REPUBLIKA.CO.ID, SURABAYA -- Pakar ekonomi syariah Universitas Airlangga (Unair) Imron Mawardi menilai, pembayaran Uang Kuliah Tunggal (UKT) menggunakan pinjaman online (Pinjol) bukan solusi yang tepat. Karena, meskipun membantu di awal, solusi jangka pendek ini berpotensi menjebak mahasiswa dalam lingkaran utang karena bunga pinjaman yang fantastis.
"Kalau mahasiswa kesulitan, kemudian diberikan pinjaman dengan bunga, maka akan semakin menyulitkan mahasiswa tersebut. Mereka yang kesulitan finansial justru makin sulit karena nilai pembayarannya menjadi lebih besar," ujar Imron, Selasa (15/2/2024).
Imron mencontohkan Pinjol PT Inclusive Finance Group atau Danacita yang digandeng beberpa perguruan tinggi seperti ITB. Menurut Imron, bunga yang Danacita tetapkan sangat tinggi, yakni sekitar 1,75 persen flat per bulan atau setara dengan 21 persen per tahunnya. Jika bunga flat tersebut dikonversi ke bunga efektif layaknya bunga kredit pemilikan rumah, maka setara dengan 42 persen. Hal tersebut tiga kali lipat jika dibandingkan dengan bunga KPR.

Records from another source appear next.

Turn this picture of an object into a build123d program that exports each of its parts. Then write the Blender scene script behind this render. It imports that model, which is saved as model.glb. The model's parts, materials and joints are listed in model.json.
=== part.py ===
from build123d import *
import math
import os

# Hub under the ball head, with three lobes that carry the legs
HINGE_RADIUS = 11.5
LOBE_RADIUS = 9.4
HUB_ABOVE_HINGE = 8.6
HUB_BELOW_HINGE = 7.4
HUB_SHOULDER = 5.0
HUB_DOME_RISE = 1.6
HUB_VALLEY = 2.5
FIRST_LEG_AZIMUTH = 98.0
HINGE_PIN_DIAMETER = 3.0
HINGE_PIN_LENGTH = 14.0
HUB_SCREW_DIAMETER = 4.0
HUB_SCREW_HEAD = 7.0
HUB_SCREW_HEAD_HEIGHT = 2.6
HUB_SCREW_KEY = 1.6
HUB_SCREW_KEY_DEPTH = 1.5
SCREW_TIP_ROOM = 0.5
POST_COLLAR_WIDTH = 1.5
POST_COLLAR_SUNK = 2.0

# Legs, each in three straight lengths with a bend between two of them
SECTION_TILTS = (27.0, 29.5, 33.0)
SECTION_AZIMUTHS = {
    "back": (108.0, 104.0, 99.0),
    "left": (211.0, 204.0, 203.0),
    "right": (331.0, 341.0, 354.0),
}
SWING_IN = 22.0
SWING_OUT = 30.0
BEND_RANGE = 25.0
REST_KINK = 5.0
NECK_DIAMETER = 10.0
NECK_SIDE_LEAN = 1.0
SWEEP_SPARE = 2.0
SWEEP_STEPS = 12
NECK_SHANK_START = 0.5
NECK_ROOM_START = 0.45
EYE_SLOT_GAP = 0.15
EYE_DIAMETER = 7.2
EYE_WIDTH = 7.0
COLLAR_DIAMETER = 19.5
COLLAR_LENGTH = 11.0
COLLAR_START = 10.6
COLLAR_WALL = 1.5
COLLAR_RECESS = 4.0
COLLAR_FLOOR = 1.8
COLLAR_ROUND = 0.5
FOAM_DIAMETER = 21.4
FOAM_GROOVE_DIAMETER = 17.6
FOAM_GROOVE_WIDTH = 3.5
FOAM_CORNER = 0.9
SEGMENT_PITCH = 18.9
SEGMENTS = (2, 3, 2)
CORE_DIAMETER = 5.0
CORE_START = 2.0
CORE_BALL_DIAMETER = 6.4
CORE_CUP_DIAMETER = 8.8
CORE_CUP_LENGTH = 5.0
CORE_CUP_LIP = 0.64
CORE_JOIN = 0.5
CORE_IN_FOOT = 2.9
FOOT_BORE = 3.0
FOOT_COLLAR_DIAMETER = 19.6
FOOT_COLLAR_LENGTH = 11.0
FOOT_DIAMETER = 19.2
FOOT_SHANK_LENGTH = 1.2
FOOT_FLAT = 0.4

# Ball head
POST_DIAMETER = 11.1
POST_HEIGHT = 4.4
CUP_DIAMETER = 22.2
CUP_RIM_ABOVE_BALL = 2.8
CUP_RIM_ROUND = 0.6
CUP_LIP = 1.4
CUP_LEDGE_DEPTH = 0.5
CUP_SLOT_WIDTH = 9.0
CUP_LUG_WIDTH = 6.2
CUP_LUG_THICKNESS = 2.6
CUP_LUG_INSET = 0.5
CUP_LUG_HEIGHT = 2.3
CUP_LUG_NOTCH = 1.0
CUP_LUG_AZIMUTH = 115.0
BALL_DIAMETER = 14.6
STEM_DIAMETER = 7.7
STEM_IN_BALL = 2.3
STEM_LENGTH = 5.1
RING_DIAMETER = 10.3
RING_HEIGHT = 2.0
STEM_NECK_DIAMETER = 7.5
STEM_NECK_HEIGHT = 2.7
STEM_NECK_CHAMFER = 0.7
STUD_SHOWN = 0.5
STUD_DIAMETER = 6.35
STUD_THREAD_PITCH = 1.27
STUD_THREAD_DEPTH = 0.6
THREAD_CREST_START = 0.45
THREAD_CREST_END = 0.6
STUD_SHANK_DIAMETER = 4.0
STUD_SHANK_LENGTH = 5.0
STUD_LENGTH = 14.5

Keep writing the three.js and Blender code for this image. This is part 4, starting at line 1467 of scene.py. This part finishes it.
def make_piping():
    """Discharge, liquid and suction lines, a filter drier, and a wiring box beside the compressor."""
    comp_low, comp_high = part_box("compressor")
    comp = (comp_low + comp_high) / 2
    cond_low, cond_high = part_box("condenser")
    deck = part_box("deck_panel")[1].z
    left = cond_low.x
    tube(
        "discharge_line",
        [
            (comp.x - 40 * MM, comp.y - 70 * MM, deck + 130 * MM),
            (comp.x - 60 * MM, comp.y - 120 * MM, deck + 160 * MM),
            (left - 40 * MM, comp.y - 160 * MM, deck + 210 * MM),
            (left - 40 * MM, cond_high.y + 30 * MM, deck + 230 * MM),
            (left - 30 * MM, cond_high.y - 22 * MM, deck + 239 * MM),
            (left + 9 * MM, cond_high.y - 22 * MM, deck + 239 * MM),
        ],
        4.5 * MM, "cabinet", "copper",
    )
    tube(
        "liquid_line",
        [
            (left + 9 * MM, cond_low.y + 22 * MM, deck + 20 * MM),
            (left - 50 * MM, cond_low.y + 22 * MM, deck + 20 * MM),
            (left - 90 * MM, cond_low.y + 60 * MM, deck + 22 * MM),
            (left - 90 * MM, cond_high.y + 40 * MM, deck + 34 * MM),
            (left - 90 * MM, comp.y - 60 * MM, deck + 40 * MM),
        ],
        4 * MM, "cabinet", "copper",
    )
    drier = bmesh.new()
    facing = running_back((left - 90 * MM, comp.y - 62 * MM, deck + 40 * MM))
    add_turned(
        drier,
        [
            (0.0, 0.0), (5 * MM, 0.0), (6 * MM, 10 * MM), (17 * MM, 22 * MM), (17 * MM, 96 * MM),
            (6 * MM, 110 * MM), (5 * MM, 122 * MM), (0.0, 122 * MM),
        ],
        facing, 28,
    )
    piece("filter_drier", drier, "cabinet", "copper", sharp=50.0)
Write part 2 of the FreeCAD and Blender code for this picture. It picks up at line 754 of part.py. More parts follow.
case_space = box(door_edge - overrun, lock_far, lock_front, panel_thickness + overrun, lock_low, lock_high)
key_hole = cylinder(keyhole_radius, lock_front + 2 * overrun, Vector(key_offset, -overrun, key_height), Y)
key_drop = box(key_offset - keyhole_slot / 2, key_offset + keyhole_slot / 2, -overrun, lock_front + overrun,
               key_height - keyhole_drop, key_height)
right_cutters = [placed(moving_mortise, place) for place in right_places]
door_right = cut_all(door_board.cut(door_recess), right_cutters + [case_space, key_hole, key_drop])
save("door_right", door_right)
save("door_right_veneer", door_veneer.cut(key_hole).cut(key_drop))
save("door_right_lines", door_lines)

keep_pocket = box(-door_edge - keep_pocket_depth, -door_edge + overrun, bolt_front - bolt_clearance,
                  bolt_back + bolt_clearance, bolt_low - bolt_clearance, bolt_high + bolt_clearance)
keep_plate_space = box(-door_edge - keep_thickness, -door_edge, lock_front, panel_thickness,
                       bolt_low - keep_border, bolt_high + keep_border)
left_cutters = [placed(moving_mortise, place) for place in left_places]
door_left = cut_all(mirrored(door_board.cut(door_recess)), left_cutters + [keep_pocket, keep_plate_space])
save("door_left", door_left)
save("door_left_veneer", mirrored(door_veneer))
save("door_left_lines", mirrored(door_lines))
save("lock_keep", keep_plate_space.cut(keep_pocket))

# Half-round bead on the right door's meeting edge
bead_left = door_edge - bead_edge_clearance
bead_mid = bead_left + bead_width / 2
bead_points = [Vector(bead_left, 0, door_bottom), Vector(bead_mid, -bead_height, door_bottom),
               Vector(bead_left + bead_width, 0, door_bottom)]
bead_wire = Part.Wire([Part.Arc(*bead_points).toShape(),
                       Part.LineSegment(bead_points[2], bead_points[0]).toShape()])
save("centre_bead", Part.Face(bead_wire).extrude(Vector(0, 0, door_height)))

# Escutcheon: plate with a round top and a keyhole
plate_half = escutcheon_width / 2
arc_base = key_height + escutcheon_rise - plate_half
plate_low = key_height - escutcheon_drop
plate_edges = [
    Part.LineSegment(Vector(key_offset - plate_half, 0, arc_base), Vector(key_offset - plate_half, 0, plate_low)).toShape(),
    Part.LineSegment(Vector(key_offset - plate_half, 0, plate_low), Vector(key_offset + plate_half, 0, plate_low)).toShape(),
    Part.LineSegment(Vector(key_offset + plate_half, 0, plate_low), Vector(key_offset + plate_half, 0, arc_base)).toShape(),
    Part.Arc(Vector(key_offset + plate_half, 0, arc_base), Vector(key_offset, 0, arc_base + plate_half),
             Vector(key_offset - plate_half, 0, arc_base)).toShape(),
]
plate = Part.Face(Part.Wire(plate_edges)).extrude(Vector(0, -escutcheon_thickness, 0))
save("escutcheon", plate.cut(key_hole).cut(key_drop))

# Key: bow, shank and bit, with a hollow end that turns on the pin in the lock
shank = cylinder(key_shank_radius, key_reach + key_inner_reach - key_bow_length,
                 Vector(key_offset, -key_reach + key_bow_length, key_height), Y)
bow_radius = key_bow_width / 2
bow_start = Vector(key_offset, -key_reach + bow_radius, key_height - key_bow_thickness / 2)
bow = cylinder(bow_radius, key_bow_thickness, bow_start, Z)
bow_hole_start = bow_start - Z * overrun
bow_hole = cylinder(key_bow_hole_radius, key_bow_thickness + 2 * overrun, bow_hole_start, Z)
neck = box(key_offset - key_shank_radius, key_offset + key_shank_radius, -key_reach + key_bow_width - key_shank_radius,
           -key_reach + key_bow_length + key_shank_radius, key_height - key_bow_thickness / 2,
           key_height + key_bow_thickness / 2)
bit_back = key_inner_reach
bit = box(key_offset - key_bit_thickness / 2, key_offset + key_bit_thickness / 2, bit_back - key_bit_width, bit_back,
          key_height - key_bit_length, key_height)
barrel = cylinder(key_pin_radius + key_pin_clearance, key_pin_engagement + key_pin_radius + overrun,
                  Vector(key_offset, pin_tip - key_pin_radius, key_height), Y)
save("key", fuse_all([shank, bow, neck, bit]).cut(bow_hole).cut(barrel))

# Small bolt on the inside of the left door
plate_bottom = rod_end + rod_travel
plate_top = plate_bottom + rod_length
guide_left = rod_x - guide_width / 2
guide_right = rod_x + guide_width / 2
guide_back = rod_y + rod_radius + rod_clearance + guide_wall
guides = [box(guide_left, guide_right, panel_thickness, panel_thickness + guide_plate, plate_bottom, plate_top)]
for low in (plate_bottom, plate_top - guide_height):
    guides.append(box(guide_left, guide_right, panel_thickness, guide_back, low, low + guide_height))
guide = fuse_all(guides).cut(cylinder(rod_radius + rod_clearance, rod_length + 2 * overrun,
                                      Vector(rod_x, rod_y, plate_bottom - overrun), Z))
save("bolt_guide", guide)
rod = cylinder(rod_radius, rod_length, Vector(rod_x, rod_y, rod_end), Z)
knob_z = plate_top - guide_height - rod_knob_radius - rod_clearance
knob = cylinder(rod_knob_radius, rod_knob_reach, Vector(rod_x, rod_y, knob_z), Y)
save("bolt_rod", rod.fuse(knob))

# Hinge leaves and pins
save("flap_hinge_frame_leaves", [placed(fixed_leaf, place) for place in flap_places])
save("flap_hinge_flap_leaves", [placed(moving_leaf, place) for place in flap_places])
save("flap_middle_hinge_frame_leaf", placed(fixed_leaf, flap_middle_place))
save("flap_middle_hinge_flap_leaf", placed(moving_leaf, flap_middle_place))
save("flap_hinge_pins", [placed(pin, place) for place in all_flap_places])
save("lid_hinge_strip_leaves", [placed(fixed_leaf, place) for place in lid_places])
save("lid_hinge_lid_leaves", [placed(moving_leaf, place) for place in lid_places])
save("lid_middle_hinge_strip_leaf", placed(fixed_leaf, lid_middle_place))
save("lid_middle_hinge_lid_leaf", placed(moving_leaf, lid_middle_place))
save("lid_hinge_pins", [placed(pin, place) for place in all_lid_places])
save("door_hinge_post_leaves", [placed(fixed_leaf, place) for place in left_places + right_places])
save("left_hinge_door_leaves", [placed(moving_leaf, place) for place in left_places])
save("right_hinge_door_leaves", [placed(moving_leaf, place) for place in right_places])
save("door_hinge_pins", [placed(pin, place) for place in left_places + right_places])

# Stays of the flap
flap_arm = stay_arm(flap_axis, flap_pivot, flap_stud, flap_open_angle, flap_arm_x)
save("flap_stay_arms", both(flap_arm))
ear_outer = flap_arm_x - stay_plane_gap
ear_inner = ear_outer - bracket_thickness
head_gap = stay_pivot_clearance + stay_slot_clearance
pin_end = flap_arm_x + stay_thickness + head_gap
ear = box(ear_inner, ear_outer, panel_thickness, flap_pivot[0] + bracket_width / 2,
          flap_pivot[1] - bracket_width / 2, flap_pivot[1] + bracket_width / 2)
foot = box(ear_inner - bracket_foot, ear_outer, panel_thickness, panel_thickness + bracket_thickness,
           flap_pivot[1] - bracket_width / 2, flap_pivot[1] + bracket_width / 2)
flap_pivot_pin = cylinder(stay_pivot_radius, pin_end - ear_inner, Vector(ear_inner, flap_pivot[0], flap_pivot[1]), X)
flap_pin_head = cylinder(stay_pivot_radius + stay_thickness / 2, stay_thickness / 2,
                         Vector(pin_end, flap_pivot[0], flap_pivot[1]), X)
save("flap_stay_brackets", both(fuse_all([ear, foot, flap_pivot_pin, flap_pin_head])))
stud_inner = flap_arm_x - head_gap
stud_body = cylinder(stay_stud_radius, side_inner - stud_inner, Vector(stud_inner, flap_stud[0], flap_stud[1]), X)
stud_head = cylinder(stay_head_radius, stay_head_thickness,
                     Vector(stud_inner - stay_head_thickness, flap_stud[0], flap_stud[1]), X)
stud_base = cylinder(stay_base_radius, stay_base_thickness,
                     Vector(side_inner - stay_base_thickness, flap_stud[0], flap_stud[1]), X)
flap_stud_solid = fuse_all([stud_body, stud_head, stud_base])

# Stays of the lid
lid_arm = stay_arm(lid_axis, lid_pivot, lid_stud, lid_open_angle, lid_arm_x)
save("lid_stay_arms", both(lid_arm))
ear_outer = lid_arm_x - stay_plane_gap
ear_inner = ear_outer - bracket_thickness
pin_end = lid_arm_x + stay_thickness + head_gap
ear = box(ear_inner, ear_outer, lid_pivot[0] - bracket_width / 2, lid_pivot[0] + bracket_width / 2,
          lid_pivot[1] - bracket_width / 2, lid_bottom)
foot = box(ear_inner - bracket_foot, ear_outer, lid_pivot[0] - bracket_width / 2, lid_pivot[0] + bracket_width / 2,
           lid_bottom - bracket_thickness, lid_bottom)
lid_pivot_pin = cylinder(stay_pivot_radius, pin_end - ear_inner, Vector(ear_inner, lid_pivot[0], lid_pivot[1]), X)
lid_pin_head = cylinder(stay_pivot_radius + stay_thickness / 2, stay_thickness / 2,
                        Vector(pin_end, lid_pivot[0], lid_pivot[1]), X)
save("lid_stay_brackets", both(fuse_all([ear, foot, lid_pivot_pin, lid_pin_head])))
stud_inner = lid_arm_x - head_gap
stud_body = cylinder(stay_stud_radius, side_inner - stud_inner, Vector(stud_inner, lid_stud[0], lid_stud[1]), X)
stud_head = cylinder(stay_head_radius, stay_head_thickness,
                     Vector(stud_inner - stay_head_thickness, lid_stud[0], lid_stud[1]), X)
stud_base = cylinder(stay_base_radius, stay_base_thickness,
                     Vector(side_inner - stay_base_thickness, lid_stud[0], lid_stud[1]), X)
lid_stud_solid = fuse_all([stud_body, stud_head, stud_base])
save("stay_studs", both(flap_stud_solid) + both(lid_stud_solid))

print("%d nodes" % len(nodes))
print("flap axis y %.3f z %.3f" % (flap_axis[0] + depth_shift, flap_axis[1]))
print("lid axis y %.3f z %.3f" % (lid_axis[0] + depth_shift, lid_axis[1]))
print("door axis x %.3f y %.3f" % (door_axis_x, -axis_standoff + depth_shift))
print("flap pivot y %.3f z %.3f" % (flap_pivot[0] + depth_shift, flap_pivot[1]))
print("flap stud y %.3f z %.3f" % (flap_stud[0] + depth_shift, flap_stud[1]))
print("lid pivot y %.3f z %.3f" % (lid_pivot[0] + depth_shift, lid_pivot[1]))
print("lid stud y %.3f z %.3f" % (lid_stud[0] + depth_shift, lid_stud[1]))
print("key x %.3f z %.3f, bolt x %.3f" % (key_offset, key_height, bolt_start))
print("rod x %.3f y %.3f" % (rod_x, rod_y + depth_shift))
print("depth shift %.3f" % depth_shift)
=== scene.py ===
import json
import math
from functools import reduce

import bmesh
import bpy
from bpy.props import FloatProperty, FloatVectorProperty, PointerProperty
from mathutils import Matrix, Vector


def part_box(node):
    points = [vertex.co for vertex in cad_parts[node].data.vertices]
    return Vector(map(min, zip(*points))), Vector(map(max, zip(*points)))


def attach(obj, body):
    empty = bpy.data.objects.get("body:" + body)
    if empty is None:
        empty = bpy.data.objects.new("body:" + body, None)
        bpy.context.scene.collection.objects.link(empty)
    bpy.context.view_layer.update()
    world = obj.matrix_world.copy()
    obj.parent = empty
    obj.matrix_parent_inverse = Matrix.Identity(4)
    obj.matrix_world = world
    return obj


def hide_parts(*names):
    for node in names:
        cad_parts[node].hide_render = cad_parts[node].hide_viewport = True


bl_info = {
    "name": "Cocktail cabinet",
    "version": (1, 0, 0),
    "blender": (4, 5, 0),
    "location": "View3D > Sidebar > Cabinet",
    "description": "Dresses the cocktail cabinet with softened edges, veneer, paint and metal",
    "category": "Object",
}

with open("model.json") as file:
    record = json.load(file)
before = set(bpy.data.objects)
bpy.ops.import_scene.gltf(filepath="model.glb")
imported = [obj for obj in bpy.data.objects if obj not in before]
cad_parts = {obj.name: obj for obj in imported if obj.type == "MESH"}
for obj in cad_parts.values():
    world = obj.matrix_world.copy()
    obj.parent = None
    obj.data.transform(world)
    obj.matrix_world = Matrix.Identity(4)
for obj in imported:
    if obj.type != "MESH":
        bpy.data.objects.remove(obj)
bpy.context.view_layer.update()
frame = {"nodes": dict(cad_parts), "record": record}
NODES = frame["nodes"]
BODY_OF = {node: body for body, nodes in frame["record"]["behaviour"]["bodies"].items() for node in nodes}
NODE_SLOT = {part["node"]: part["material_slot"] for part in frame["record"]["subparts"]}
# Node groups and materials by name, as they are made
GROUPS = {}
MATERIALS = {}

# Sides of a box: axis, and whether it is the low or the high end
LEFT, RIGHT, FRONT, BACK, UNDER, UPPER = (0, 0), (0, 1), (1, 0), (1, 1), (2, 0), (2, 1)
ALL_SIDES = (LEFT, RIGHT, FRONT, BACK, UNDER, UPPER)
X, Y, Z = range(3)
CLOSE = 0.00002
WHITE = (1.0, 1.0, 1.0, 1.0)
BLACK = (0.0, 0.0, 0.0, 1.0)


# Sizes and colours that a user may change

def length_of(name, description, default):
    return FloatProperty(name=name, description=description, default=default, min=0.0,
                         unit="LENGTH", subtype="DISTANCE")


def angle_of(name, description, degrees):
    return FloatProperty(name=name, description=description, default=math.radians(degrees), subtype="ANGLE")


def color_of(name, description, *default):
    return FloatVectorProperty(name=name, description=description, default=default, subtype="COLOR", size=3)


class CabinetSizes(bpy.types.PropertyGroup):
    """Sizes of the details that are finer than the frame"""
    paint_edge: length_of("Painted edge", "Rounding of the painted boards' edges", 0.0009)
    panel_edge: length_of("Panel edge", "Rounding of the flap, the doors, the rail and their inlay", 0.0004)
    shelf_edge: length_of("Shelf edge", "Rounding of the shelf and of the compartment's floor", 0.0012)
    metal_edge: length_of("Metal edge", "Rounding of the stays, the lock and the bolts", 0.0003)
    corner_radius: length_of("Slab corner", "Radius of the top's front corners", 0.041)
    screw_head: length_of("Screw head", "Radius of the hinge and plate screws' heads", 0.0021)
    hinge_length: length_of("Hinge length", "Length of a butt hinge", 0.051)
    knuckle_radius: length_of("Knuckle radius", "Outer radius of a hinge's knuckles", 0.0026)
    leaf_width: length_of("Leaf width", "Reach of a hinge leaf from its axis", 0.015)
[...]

"Adanya Pinjol tersebut dapat bernilai baik, tetapi bukan untuk mahasiswa yang kesulitan. Pinjaman tersebut lebih cocok bagi pekerja yang ingin melakukan sertifikasi, mengikuti kursus, dan lain sebagainya, untuk meningkatkan pendidikannya karena belum memiliki kesiapan dana. Sekali lagi, bukan untuk mahasiswa yang kesulitan membayar UKT," katanya.
Menurut Imron, semestinya perguruan tinggi dapat memberikan solusi terbaik tanpa adanya bunga. Seperti menyediakan pembayaran dengan cicilan. Perguruan tinggi juga dapat bekerja sama dengan lembaga sosial, sehingga dapat memberikan bantuan.
"Di Unair, mahasiswa yang mengalami kesulitan dalam membayar UKT dapat mengajukan angsuran pembayaran dan itu tanpa bunga. Selain itu, di UNAIR terdapat Pusat Pengelolaan Dana Sosial (Puspas) yang didirikan untuk membantu mahasiswa dan staf yang kesulitan. Sumber dananya berasal dari sumbangan alumni, orang tua, dan sumbangan masyarakat tanpa mengikat," katanya.
Imron melanjutkan, alternatif lainnya adalah menggunakan dana pendidikan yang bersifat abadi yang dikelola oleh Lembaga Pengelola Dana Pendidikan (LPDP). LPDP saat ini mengelola dana sebesar Rp140 triliun, yang terus bertambah setiap tahunnya berkat hasil investasi dan tambahan dana abadi pendidikan yang dialokasikan melalui APBN.